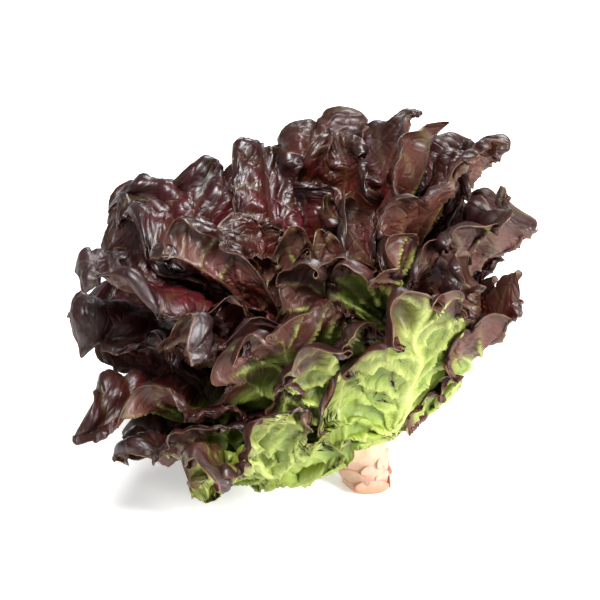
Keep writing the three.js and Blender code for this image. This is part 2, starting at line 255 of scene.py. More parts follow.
def lean(points):
    """The head's axis leans to the left, more so above the stem, and a little back."""
    x, y, z = points[..., 0], points[..., 1], points[..., 2]
    curvature = math.radians(BEND_LEFT) / (BEND_TO - BEND_FROM)
    first = math.radians(LEAN_LEFT)
    straight = np.minimum(z, BEND_FROM)
    angle = first + curvature * np.clip(z - BEND_FROM, 0, BEND_TO - BEND_FROM)
    beyond = np.maximum(0, z - BEND_TO)
    sine, cosine = np.sin(angle), np.cos(angle)
    cx = -math.sin(first) * straight + (cosine - math.cos(first)) / curvature - sine * beyond
    cz = math.cos(first) * straight + (sine - math.sin(first)) / curvature + cosine * beyond
    x, z = cx + x * cosine, cz + x * sine
    back = math.radians(LEAN_BACK)
    return np.stack([x, y * math.cos(back) + z * math.sin(back),
                     -y * math.sin(back) + z * math.cos(back)], -1)


def along_table(points):
    """Leaves lower than FLOOR_EASE bend to lie along the table."""
    z = points[..., 2]
    eased = FLOOR_EASE * np.exp((np.minimum(z, FLOOR_EASE) - FLOOR_EASE) / FLOOR_EASE)
    points = points.copy()
    points[..., 2] = np.where(z < FLOOR_EASE, eased, z)
    return points


def foot_shift():
    """Where the middle of the stem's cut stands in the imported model, in millimetres."""
    co = np.array([v.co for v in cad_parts["stem"].data.vertices]) / MM
    foot = co[co[:, 2] < co[:, 2].min() + 0.05]
    middle = (foot.min(0) + foot.max(0)) / 2
    return np.array([middle[0], middle[1], co[:, 2].min()])


SHIFT = foot_shift()


# ---------------------------------------------------------------- one leaf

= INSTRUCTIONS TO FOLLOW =
Return the listing above word for word.

= SOLUTION =
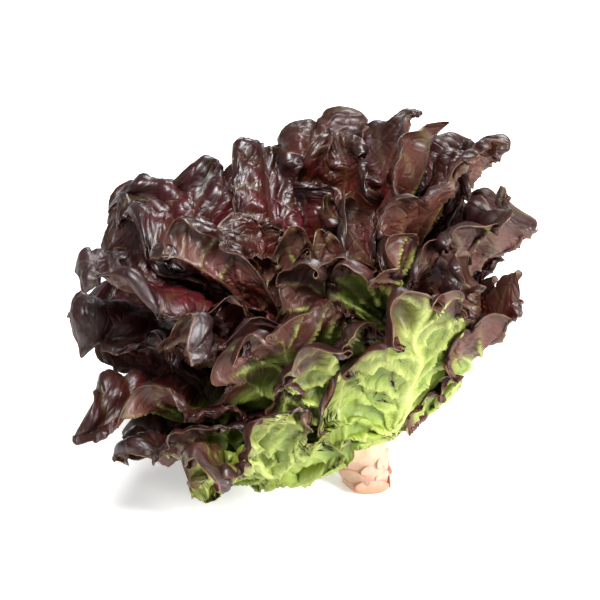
Keep writing the three.js and Blender code for this image. This is part 2, starting at line 255 of scene.py. More parts follow.
def lean(points):
    """The head's axis leans to the left, more so above the stem, and a little back."""
    x, y, z = points[..., 0], points[..., 1], points[..., 2]
    curvature = math.radians(BEND_LEFT) / (BEND_TO - BEND_FROM)
    first = math.radians(LEAN_LEFT)
    straight = np.minimum(z, BEND_FROM)
    angle = first + curvature * np.clip(z - BEND_FROM, 0, BEND_TO - BEND_FROM)
    beyond = np.maximum(0, z - BEND_TO)
    sine, cosine = np.sin(angle), np.cos(angle)
    cx = -math.sin(first) * straight + (cosine - math.cos(first)) / curvature - sine * beyond
    cz = math.cos(first) * straight + (sine - math.sin(first)) / curvature + cosine * beyond
    x, z = cx + x * cosine, cz + x * sine
    back = math.radians(LEAN_BACK)
    return np.stack([x, y * math.cos(back) + z * math.sin(back),
                     -y * math.sin(back) + z * math.cos(back)], -1)


def along_table(points):
    """Leaves lower than FLOOR_EASE bend to lie along the table."""
    z = points[..., 2]
    eased = FLOOR_EASE * np.exp((np.minimum(z, FLOOR_EASE) - FLOOR_EASE) / FLOOR_EASE)
    points = points.copy()
    points[..., 2] = np.where(z < FLOOR_EASE, eased, z)
    return points


def foot_shift():
    """Where the middle of the stem's cut stands in the imported model, in millimetres."""
    co = np.array([v.co for v in cad_parts["stem"].data.vertices]) / MM
    foot = co[co[:, 2] < co[:, 2].min() + 0.05]
    middle = (foot.min(0) + foot.max(0)) / 2
    return np.array([middle[0], middle[1], co[:, 2].min()])


SHIFT = foot_shift()


# ---------------------------------------------------------------- one leaf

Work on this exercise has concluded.